In May 2009 Gilad Karni had a solo appearance at the Sergei Prokofiev's Romeo and Juliet with the Berliner Symphoniker at the renowned Berlin Philharmonic and during the same year performed Viola Concerto by Béla Bartók in Germany, Switzerland and Poland. He also known for along had solo recitals and chamber concerts in London's Wigmore Hall and Paris's Louvre and played Mozart's Sinfonia Concertante with Israel Sinfonietta, Wuppertal Symphony and the Berlin Symphony Orchestra. Mr. Karni was also engaged in solo performances debuts with the Leipzig Gewandhaus Orchestra and the Deutsches Nationaltheater and Staatskapelle Weimar at which he performed plays by Felix Mendelssohn, and was a founder of the Mendelssohn Players.

Between 2009 and 2010 Karni had worked with the Tonhalle and Biel Symphony Orchestras to produce a Gideon Lewensohn's recording ViolAlive as well as Dmitri Shostakovich's Viola Sonata.

In 2016 Gilad had held a viola mini recital class at the Lynn University.

In May 2017 Gilad Karni performed at the Cornell University.

===Collaborations===
Artists that he has collaborated with include musicians such as Isaac Stern, Yefim Bronfman, Mischa Maisky, Julian Rachlin, Itamar Golan, Tabea Zimmermann, Leonidas Kavakos, Nikolaj Znaider and Gerard Causse and many more.

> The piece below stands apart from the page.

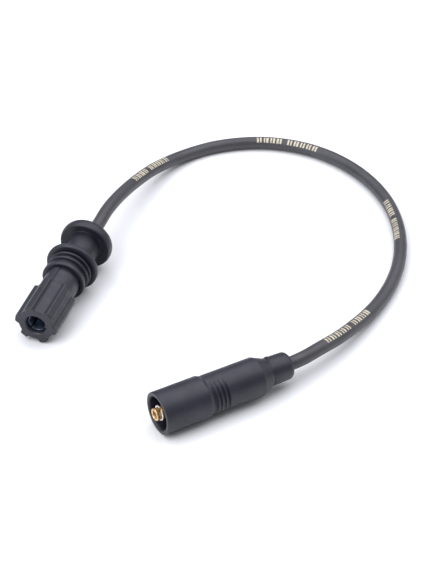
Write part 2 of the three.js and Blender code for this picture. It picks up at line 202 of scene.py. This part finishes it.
def make_camera():
    turned = math.radians(CAMERA_TURN)
    rise = math.radians(CAMERA_RISE)
    away = Vector((-math.sin(turned) * math.cos(rise), -math.cos(turned) * math.cos(rise), math.sin(rise)))
    data = bpy.data.cameras.new("camera")
    data.sensor_width = SENSOR
    data.lens = FOCAL_PIXELS * SENSOR / PHOTO_TALL
    data.clip_start = 0.01
    camera = bpy.data.objects.new("camera", data)
    camera.location = CAMERA_TARGET + away * CAMERA_DISTANCE
    camera.rotation_euler = (-away).to_track_quat("-Z", "Y").to_euler()
    bpy.context.scene.collection.objects.link(camera)
    bpy.context.scene.camera = camera


def add_area(name, place, size, power, colour):
    data = bpy.data.lights.new(name, "AREA")
    data.shape = "RECTANGLE"
    data.size, data.size_y = size
    data.energy = power
    data.color = colour
    light = bpy.data.objects.new(name, data)
    light.location = place
    light.rotation_euler = (CAMERA_TARGET - Vector(place)).to_track_quat("-Z", "Y").to_euler()
    bpy.context.scene.collection.objects.link(light)


def make_studio():
    add_area("top_box", (0.12, 0.25, 1.25), (2.4, 2), 31, (0.93, 0.94, 1.0))
    add_area("left_box", (-0.95, -0.1, 0.75), (0.9, 0.9), 9, (0.95, 0.97, 1.0))
    add_area("right_box", (1.0, -0.2, 0.7), (0.9, 0.8), 3, (0.97, 0.98, 1.0))
    bpy.context.scene.view_settings.view_transform = "Standard"
    world = bpy.data.worlds.new("studio")
    bpy.context.scene.world = world
    world.use_nodes = True
    background = world.node_tree.nodes["Background"]
    background.inputs["Color"].default_value = (0.95, 0.96, 1.0, 1)
    background.inputs["Strength"].default_value = 0.25
    half = 3.0
    just_below = -0.00005
    mesh = bpy.data.meshes.new("floor")
    corners = [(x * half, y * half, just_below) for x, y in ((-1, -1), (1, -1), (1, 1), (-1, 1))]
    mesh.from_pydata(corners, [], [(0, 1, 2, 3)])
    floor = bpy.data.objects.new("floor", mesh)
    bpy.context.scene.collection.objects.link(floor)
    mesh.materials.append(new_material("floor_paper", (0.88, 0.88, 0.89, 1), 0.6)[0])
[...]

Future engagements for the coming season will include solo appearances alongside world-renowned cellists Yo Yo Ma and Lynn Harrell and the Tonhalle Orchestra Zurich. Return concerts at the Bellingham Festival in Washington-USA and solos in Italy, Germany and Israel are planned during 2006-2008 as well as chamber music performances throughout Europe.

==Awards==
Violist Gilad Karni, has been praised for his tone and interpretation throughout the world. He is a violist that has left his trade-mark in many international viola competitions, as First Prize Winner of the Lionel Tertis International Viola Competition 1994, and Third Prize Winner (1993) of the ARD Munich International Music Competition. He has performed as a soloist with orchestras in Austria, Denmark, France, Germany, Israel, South Africa, Switzerland, and the USA. Other awards include the Third Prize in the 1992 Bryan International String Competition (USA), First Prize in the Israeli Broadcasting Authority Competition for Best Performance of 1991, the Peter Schidlof Prize for the Most Beautiful Tone in the 1991 Lionel Tertis International Viola Competition (England), and the Best Interpretation Prize for the commissioned concerto (by C. He. Joubert) in the 1989 Third Maurice Vieux International Viola Competition in France.